Mientras tanto, la “comunidad internacional” administra la indignación como si fuera un recurso escaso. Ayer escuchamos excusas para minimizar Sabra y Shatila; hoy vemos vetos para bloquear un alto al fuego inmediato y permanente en Gaza, aun cuando 14 de 15 miembros del Consejo de Seguridad votan a favor. Seis veces ha caído el mismo veto en esta guerra. ¿Cómo se llama eso? Coautoría política de la impunidad. Fanon lo anticipó: el colonialismo no solo dispara; también legisla su propia absolución.
Que nadie se confunda: aquí no hay “excesos” de un aliado que se “defiende mal”. Hay un régimen colonial que desde hace décadas necesita despojo, desplazamiento y disciplinamiento colectivo para sostener su arquitectura de dominación. Edward Said llamó a decir la verdad al poder; hoy la verdad es incómoda para Washington y para varias capitales europeas que aman los derechos humanos…cuando no cuestionan sus intereses.

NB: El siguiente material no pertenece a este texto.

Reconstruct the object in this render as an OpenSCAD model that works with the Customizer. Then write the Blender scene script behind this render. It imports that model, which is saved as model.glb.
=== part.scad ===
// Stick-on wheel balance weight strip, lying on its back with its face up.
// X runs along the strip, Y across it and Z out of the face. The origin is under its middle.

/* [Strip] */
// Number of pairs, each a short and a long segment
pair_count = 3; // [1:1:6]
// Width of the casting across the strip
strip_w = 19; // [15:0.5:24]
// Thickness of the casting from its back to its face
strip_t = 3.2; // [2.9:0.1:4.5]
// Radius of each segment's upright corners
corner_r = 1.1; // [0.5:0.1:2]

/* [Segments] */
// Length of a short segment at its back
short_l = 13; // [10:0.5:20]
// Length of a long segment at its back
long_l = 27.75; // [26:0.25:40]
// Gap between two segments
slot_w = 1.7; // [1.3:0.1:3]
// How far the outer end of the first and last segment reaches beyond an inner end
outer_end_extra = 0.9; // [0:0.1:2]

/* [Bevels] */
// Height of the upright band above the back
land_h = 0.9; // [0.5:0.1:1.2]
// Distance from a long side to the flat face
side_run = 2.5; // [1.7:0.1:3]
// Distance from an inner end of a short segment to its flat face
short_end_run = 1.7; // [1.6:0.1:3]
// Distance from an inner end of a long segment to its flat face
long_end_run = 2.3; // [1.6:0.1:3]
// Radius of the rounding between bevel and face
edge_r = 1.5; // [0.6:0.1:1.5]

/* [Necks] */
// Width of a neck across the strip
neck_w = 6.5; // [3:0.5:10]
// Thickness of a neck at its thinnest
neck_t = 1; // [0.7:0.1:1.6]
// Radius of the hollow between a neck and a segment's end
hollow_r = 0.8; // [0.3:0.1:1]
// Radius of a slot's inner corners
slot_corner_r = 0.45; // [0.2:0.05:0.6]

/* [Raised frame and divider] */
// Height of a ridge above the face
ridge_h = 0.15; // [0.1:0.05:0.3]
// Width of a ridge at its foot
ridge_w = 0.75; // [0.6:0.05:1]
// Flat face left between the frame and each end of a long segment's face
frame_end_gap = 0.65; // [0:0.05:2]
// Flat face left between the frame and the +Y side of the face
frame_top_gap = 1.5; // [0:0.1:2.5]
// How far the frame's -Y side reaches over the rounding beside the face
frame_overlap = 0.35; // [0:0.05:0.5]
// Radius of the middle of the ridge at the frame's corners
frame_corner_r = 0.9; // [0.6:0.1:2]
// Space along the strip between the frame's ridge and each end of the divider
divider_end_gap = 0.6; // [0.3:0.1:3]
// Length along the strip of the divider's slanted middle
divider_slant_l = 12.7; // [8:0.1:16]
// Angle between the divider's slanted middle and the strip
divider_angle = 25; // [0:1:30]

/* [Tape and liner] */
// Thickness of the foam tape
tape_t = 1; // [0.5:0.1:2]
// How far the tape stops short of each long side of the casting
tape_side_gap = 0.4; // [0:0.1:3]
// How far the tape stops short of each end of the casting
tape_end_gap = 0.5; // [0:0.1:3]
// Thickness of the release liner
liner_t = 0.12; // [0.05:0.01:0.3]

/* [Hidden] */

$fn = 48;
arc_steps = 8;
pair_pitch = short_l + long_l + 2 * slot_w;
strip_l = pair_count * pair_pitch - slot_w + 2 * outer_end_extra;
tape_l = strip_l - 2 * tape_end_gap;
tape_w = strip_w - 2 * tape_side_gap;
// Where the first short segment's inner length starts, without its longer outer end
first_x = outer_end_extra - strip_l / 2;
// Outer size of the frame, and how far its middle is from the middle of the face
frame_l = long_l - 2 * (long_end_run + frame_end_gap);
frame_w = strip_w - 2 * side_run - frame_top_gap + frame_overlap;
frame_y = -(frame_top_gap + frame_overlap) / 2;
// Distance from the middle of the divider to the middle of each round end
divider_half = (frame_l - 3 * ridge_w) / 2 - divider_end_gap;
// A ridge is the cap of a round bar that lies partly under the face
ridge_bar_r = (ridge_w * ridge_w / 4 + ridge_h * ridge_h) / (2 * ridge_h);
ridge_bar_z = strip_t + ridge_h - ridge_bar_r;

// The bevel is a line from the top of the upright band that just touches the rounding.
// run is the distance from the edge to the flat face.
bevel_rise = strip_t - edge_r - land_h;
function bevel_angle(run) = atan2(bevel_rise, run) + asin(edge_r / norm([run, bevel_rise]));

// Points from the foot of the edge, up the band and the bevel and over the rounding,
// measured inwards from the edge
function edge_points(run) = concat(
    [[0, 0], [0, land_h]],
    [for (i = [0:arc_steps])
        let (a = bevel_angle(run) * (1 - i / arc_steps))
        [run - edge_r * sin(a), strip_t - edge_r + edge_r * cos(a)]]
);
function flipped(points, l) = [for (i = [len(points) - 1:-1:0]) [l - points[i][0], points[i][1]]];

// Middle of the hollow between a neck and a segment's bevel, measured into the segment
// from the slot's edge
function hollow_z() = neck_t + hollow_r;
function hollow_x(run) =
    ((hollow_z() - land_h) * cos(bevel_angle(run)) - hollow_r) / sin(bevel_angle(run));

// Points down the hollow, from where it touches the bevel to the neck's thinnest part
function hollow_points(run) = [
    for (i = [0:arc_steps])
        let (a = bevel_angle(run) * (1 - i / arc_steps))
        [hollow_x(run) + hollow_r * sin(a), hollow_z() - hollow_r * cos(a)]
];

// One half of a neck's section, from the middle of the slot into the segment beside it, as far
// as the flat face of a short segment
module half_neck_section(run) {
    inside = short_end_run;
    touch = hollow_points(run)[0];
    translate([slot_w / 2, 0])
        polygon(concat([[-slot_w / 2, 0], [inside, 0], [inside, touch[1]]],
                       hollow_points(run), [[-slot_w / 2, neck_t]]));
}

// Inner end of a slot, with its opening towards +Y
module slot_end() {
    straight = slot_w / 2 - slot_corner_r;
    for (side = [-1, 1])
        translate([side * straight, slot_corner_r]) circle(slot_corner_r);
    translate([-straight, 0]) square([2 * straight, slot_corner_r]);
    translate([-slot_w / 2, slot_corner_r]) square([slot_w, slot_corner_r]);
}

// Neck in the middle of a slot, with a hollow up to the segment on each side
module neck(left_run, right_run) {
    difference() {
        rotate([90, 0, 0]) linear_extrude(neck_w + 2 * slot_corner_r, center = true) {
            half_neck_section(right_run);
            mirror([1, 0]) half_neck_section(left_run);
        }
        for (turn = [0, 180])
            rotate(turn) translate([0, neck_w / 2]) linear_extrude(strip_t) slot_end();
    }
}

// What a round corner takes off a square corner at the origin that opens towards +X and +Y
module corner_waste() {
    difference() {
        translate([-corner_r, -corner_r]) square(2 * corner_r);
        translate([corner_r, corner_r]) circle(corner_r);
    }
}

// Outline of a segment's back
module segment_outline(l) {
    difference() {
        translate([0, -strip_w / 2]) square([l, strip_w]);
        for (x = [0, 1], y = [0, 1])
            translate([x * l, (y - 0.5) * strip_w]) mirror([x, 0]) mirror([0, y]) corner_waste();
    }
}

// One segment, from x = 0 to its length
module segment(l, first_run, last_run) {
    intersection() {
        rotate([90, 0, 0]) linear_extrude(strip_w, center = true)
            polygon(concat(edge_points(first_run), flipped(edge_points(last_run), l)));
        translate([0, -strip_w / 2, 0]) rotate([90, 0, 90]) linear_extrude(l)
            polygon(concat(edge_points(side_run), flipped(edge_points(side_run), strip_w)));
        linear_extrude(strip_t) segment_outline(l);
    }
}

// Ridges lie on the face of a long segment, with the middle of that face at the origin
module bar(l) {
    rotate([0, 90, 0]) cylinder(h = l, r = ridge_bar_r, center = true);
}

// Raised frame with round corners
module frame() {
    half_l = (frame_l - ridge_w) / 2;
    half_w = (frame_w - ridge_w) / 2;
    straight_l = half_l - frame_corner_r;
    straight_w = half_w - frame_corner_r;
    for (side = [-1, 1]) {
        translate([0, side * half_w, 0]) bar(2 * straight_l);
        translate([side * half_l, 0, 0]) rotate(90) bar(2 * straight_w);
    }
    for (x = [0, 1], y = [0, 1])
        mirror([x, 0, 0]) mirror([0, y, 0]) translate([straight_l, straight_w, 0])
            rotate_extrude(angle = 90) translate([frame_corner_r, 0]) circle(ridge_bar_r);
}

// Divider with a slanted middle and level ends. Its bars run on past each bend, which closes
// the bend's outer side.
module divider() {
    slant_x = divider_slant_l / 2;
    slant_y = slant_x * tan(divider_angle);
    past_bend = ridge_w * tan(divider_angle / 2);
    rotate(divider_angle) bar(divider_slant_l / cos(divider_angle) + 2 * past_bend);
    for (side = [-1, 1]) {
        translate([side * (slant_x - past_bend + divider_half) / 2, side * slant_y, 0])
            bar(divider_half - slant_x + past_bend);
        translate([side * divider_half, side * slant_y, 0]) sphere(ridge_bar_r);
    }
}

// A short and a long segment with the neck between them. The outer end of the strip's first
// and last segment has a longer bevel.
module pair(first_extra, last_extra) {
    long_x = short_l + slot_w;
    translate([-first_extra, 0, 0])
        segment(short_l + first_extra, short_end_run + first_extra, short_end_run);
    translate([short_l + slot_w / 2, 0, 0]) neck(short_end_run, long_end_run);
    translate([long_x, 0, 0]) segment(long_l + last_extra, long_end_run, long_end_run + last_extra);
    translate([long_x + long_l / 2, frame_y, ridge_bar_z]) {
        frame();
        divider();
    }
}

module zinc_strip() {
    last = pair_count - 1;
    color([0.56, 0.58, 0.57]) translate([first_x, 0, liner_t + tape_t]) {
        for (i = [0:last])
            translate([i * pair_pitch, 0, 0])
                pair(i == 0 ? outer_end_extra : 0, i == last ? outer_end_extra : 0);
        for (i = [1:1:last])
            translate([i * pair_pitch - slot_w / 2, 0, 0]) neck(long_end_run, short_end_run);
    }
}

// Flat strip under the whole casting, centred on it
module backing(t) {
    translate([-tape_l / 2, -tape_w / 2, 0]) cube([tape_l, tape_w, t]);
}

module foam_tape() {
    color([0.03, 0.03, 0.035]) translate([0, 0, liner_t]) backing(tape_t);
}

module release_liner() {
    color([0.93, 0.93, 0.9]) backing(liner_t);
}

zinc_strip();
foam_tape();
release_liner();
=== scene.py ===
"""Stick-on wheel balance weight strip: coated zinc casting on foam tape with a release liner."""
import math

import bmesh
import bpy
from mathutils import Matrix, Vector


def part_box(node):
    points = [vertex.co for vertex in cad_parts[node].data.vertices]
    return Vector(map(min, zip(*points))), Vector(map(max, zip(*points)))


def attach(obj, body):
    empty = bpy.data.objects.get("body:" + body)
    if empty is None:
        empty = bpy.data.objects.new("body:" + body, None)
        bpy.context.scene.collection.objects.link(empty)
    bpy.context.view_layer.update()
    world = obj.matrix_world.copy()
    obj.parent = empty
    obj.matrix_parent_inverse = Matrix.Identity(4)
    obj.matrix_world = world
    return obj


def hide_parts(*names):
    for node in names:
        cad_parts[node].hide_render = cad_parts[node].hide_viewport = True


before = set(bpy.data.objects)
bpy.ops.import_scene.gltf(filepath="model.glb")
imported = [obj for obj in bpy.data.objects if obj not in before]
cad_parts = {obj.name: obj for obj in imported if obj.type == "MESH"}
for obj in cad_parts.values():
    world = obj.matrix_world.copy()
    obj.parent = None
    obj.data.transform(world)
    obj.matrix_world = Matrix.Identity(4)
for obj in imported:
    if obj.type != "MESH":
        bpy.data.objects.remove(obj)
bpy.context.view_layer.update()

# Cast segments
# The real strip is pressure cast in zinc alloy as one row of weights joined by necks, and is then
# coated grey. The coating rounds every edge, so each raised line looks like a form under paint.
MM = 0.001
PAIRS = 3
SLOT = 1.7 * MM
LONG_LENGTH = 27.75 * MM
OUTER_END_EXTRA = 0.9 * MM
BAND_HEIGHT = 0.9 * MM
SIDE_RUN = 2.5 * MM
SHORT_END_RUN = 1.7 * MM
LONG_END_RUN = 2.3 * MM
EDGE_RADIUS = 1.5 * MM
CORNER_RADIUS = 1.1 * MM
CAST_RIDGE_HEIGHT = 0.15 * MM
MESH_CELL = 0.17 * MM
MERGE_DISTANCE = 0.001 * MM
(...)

La hipocresía se vuelve doctrina cuando la vida palestina vale menos que los contratos de armas y la “estabilidad” de un orden que se derrumba.

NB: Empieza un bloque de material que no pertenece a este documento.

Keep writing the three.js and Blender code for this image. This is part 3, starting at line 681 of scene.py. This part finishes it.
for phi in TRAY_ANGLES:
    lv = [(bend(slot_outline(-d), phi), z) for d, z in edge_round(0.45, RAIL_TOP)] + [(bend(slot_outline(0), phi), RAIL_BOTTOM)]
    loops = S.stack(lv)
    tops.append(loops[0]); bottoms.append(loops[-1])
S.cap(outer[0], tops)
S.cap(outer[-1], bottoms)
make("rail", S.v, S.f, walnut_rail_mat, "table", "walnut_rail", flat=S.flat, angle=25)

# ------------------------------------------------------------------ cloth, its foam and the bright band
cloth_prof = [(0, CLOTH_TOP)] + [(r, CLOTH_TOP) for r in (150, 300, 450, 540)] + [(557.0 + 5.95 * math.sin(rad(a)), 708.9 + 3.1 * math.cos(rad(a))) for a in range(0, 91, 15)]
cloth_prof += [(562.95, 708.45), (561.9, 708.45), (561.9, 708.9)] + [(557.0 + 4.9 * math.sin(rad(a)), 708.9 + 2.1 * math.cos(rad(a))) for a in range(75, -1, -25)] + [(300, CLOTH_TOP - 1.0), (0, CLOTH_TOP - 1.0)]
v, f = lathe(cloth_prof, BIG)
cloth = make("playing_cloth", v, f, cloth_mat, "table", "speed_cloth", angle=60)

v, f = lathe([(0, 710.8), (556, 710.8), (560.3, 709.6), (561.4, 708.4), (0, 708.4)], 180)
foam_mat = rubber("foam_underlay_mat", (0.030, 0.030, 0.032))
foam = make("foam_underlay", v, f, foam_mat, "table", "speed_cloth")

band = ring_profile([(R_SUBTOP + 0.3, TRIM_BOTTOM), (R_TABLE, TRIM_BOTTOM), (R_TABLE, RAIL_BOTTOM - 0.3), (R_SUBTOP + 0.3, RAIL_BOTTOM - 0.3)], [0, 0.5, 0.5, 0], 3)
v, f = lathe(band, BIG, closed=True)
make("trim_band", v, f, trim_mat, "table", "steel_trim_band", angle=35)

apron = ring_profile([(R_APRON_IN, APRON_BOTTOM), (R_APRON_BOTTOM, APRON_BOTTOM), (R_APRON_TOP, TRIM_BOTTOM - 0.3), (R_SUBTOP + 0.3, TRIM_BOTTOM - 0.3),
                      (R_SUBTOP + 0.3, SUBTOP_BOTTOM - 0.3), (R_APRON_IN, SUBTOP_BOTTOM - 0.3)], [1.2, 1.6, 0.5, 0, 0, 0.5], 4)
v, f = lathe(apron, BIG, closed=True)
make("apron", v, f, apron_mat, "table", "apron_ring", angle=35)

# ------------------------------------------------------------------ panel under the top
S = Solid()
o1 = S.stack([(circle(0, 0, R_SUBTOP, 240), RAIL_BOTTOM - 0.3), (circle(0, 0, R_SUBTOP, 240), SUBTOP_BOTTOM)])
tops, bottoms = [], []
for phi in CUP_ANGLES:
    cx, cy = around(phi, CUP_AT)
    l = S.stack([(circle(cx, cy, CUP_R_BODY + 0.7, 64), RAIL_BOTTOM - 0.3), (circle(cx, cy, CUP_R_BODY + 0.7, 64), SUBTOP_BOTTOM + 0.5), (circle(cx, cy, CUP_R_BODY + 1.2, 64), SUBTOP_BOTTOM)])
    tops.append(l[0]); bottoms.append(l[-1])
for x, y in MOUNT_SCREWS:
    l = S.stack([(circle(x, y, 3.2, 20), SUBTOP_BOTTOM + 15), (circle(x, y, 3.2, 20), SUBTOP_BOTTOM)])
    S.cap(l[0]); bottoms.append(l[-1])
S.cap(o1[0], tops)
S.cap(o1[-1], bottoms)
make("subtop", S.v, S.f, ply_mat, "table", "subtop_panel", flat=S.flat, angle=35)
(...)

Y sí, también corresponde hablar del mundo árabe oficial. Mientras Gaza resiste, hay gobiernos que aceleraron la normalización con Israel bajo el sello brillante de los Acuerdos de Abraham, Emiratos Árabes Unidos, Bahréin, Marruecos, que de paso no hay que olvidar que comete los mismos crímenes que Israel en el Sahara, y otros que hacen cálculos finos entre gas, puertos y alianzas militares. No hay retórica que oculte el hecho: normalizar en medio de un genocidio en curso equivale a poner la firma al pie de la impunidad. Aquellos que callan, o se escudan en la diplomacia de salón, son parte del problema y nunca serán parte de la solución.

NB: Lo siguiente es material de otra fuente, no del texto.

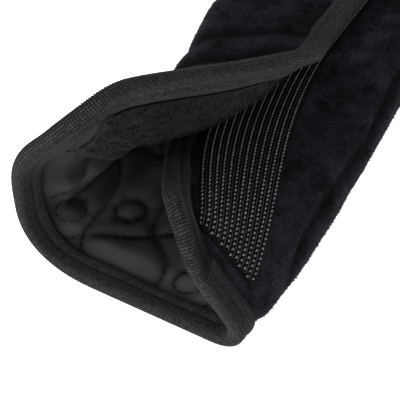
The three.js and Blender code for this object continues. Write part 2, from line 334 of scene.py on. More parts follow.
def cloth_tape():
    """Woven polypropylene tape: charcoal, ribs across it, with a dull shine on each rib."""
    made, tree, shader = new_material("woven_tape", {
        "Roughness": 0.85, "IOR": 1.49, "Specular IOR Level": 0.12,
        "Sheen Weight": 0.02, "Sheen Roughness": 0.4, "Sheen Tint": colour("#8a8a92")})
    place = node(tree, "ShaderNodeUVMap", {"uv_map": "cloth"})
    # One unit of the pattern holds two ribs and two rows of weft
    threads = node(tree, "ShaderNodeMapping", {"Scale": (1000 / RIB_PITCH / 2, 1000 / WEFT_PITCH / 2, 1)},
                   {"Vector": place.outputs["UV"]})
    weave = node(tree, "ShaderNodeTexBrick", {
        "offset": 0.0, "Scale": 1.0, "Brick Width": 0.5, "Row Height": 0.5,
        "Mortar Size": 0.16, "Mortar Smooth": 1.0,
        "Color1": colour("#424245"), "Color2": colour("#2a2a2d"), "Mortar": colour("#020203")},
        {"Vector": threads.outputs["Vector"]})
    tree.links.new(weave.outputs["Color"], shader.inputs["Base Color"])
    raised = node(tree, "ShaderNodeBump", {"Strength": 0.7, "Distance": 0.00012},
                  {"Height": weave.outputs["Color"]})
    tree.links.new(raised.outputs["Normal"], shader.inputs["Normal"])
    return made


def cloth_satin():
    """Polyester satin lining: dark grey with a soft broad shine, finely woven, creased by its quilting, with
    painted shade along its stitch lines and up the left wall.
    """
    made, tree, shader = new_material("polyester_satin", {
        "Roughness": 0.6, "IOR": 1.5, "Specular IOR Level": 0.14,
        "Sheen Weight": 0.02, "Sheen Roughness": 0.5})
    place = node(tree, "ShaderNodeUVMap", {"uv_map": "cloth"})
    # Threads lie 0.35 mm apart
    threads = node(tree, "ShaderNodeTexWave", {
        "wave_type": "BANDS", "bands_direction": "DIAGONAL", "Scale": 1000 / 0.35 / 20, "Distortion": 0.6,
        "Detail": 1.0}, {"Vector": place.outputs["UV"]})
    shades = node(tree, "ShaderNodeTexNoise", {"Scale": 1000 / 14, "Detail": 2.0},
                  {"Vector": place.outputs["UV"]})
    shade = node(tree, "ShaderNodeValToRGB", links={"Fac": shades.outputs["Fac"]})
    shade.color_ramp.elements[0].position = 0.3
    shade.color_ramp.elements[0].color = colour("#2b2b2d")
    shade.color_ramp.elements[1].position = 0.7
    shade.color_ramp.elements[1].color = colour("#3c3c3e")
    # Painted shade in the stitch lines and folds of the lining, from its crease attribute
    tree.links.new(painted_crease_shade(tree, shade.outputs["Color"], 0.95), shader.inputs["Base Color"])
    weave = node(tree, "ShaderNodeBump", {"Strength": 0.25, "Distance": 0.00008},
                 {"Height": threads.outputs["Fac"]})
    tree.links.new(weave.outputs["Normal"], shader.inputs["Normal"])
    return made


def plain_finish(name, dark, light, size, settings):
    """A finish whose shade varies between two near colours over spots of the given size in mm."""
    made, tree, shader = new_material(name, settings)
    place = node(tree, "ShaderNodeTexCoord")
    spots = node(tree, "ShaderNodeTexNoise", {"Scale": 1000 / size, "Detail": 2.0},
                 {"Vector": place.outputs["Object"]})
    shade = node(tree, "ShaderNodeValToRGB", links={"Fac": spots.outputs["Fac"]})
    shade.color_ramp.elements[0].position = 0.35
    shade.color_ramp.elements[0].color = colour(dark)
    shade.color_ramp.elements[1].position = 0.65
    shade.color_ramp.elements[1].color = colour(light)
    tree.links.new(shade.outputs["Color"], shader.inputs["Base Color"])
    grain = node(tree, "ShaderNodeBump", {"Strength": 0.3, "Distance": 0.0001},
                 {"Height": spots.outputs["Fac"]})
    tree.links.new(grain.outputs["Normal"], shader.inputs["Normal"])
    return made


velour = cloth_velour()
# Loose tips of the pile: the shades of the cloth they stand on, which roughen its outline
velour_tips = plain_finish("velour_pile_tips", "#010102", "#24242c", NAP_PATCH, {
    "Roughness": 0.8, "IOR": 1.5, "Specular IOR Level": 0.1,
    "Sheen Weight": 0.05, "Sheen Roughness": 0.4, "Sheen Tint": colour("#666b88")})
tape_cloth = cloth_tape()
satin = cloth_satin()
# Polyester wadding: soft grey web, dull all over
wadding = plain_finish("polyester_wadding", "#39393b", "#4a4a4c", 4, {"Roughness": 1.0, "IOR": 1.5})
# Moulded nylon hooks: glossy, and painted pale as painted light, so a bright dot shows on each
nylon = plain_finish("moulded_nylon_painted_light", "#55555b", "#6c6c74", 3, {
    "Roughness": 0.24, "IOR": 1.53, "Specular IOR Level": 0.6})
# Ground of the hook tape: dull, and painted near black as painted shade between the rows of hooks, so that
# the rows stand out
hook_ground_painted_shade = plain_finish("nylon_hook_ground_painted_shade", "#020203", "#060607", 1, {
    "Roughness": 0.9, "IOR": 1.53, "Specular IOR Level": 0.1})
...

La memoria de Sabra y Shatila no pide lágrimas, pide consecuencia. Rosa Luxemburgo lo dijo sin rodeos: sin horizonte estratégico, la táctica termina administrando el presente. ¿Cuál es nuestro horizonte? Que el derecho deje de ser pancarta y se vuelva práctica: ruptura de relaciones diplomáticas y suspensión de cooperación militar y tecnológica con el Estado genocida; sanciones efectivas; apoyo activo a las causas ante la CPI y la CIJ; y un fortalecimiento real del BDS desde gobiernos, parlamentos, universidades y ciudades. En América Latina, donde sabemos de dictaduras y memoria, eso se llama coherencia.
A los que nos acusan de “dureza”, les respondo con Martí: “Trincheras de ideas valen más que trincheras de piedra”. Pero las ideas, si no se organizan, se vuelven consuelo. La solidaridad material con Gaza, el apoyo a los refugiados, la presión diplomática y económica sostenida, son el puente entre la memoria y la acción. El resto es declamación vacía.
Sabra y Shatila fueron una masacre. Gaza hoy es un genocidio que interpela al mundo entero. Entre ambas corre un hilo que se llama impunidad y que se teje con silencios, vetos y negocios. Romper ese hilo es una tarea histórica de los pueblos y de los gobiernos que se digan democráticos. Porque si ayer callamos frente a Shatila, hoy aceptaremos que una férrea minoría con poder de veto decida quién vive y quién muere. Y ese mundo, el que normaliza la barbarie, no es el nuestro.
La memoria no negocia: acusa. Y nos convoca a tomar partido, sin eufemismos, por la vida digna del pueblo palestino y por un orden internacional que deje de ser un decorado para la fuerza. Esa es la lección de septiembre. Esa es la deuda que tenemos desde 1982. Y esa es, también, la promesa que hoy debemos honrar.